My Dad is in ICU, my Mum is stranded in Washington DC, my wife and daughter are isolated with COVID, and I am hanging out in my basement doing my best to avoid the seemingly inevitable viral invasion.
Ever since I was born pre-mature, I have battled sickness. I am often the weak one, the patient, the cause of my family’s worry and concern. Over the years, I have learned that I am neither a good patient nor a helpful caregiver. My coping mechanism is to just ignore the problem and soldier on. The stiff upper lip and all that. That has, regrettably, been part of my culture and upbringing. But years of pastoral ministry, and also years of my own fight against sickness, has taught me a few meaningful truths:
When You Are Sick
Ask People to Pray: Don’t suffer in silence. James 5:14–16 tells us to alert the church. Why? God, in his kindness, has placed people in our lives who can pray for us, care for us, and help meet our needs. So share with your church how they can pray for you. Don’t just share a diagnosis, but let them know how you feel. If you are scared, if you are anxious, if you are tired, let’s pray about those things.
Don’t wait for others to reach out to you. You must reach out to them: When Lazarus was sick and about to die, Mary and Martha sent out the call to Jesus (John 11:3). Just because you are stuck at home unwell doesn’t mean that the rest of the world has stopped too. Life goes on. So, that means we need to reach out and ask for help if we need it. People are willing and more than happy to lend a helping hand. They just need to be told how best they can help you. Only you know the answer to that.

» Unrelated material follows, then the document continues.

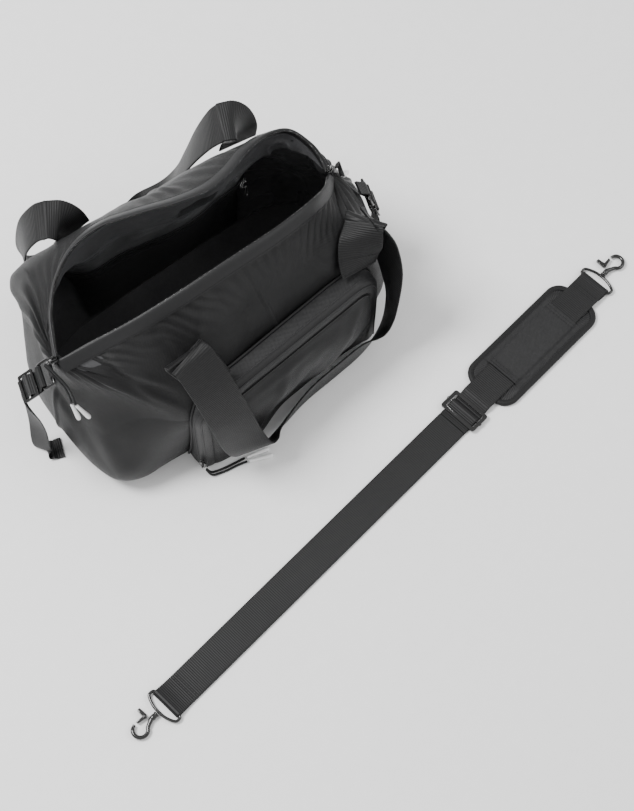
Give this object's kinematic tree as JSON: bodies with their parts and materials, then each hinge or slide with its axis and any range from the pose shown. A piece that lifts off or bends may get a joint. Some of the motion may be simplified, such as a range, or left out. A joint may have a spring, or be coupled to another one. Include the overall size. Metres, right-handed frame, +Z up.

Stop thinking you are a burden. Get that thought out of your mind right now. In Galatians 6:2, Paul commands Christians to carry each other’s burdens. So, you aren’t asking anyone to do what God hasn’t already commanded them to do. Need help feeding your pets? Getting the groceries? Mowing the lawn? Picking up the kids? Guess what, those burdens are meant to be shared. When you are sick, it is time to get into the biblical business of burden-sharing.
When You Know Others Who Are Sick
Offer to pray, and actually do it . . . with them! It’s easy to say “I will pray for you” or post on someone’s Facebook page “praying”. But, do you know what is even more helpful? To actually go and pray with someone. Give them a call and pray over the phone, send them a text and write out the prayer, send a note in the mail with a prayer written out, pray a specific Scripture over someone, or (if you can) go and visit and offer to pray with them. That is perhaps one of the most powerful things we can do for one another, especially when one is sick. Prayer reminds us that God is sovereign, powerful, and good. He is just as much those things in the midst of our sickness as at any other time.
Don’t be their doctor, but be their friend. We don’t need to offer medical advice (unless of course you are a medical professional). This is one of the things that bothers me the most when I am sick. Help me understand what the doctor is saying, sure, but don’t act like you know better than the doctor.
When I am sick, I don’t need more doctors. But I do need caring friends. Friends who will listen more and speak less. Friends who will show empathy rather than medical brilliance. Friends who will be there for me to make me laugh and make me smile. Don’t dismiss the pain of the sick—“Oh, it will be ok in the end”. Don’t be condescending—“Perhaps this is God telling you to rest”. Don’t be dismissive—“Oh, I know how you feel, my back really hurts too”. Just be a friend. It’s really quite simple.
Do something constructive. Instead of asking “How can I help?” or saying, “Let me know if you need anything.” Instead, just do something! No one will resent you for dropping off a meal, picking up some groceries, sending a card, mowing the lawn, walking the dogs, or watching the kids. The Good Samaritan didn’t just ask how he could help the man who was dying on the side of the road, he took the initiative: “When he saw him, he took pity on him. He went to him and bandaged his wounds, pouring on oil and wine. Then he put the man on his own donkey, brought him to an inn and took care of him.” (Luke 10:33–34) Let’s be more like that guy!
Extended time in self-isolation has given me some time of self-reflection. Most of all, it has made me incredibly grateful for my church and also my friends, who go out of their way to pray for me, care for me, and be so incredibly helpful to me. I want to be more like them! When I think about my own experience and my own failures in this area, I truly do want to strive to be a better patient and a better friend in the future. Will you do so too?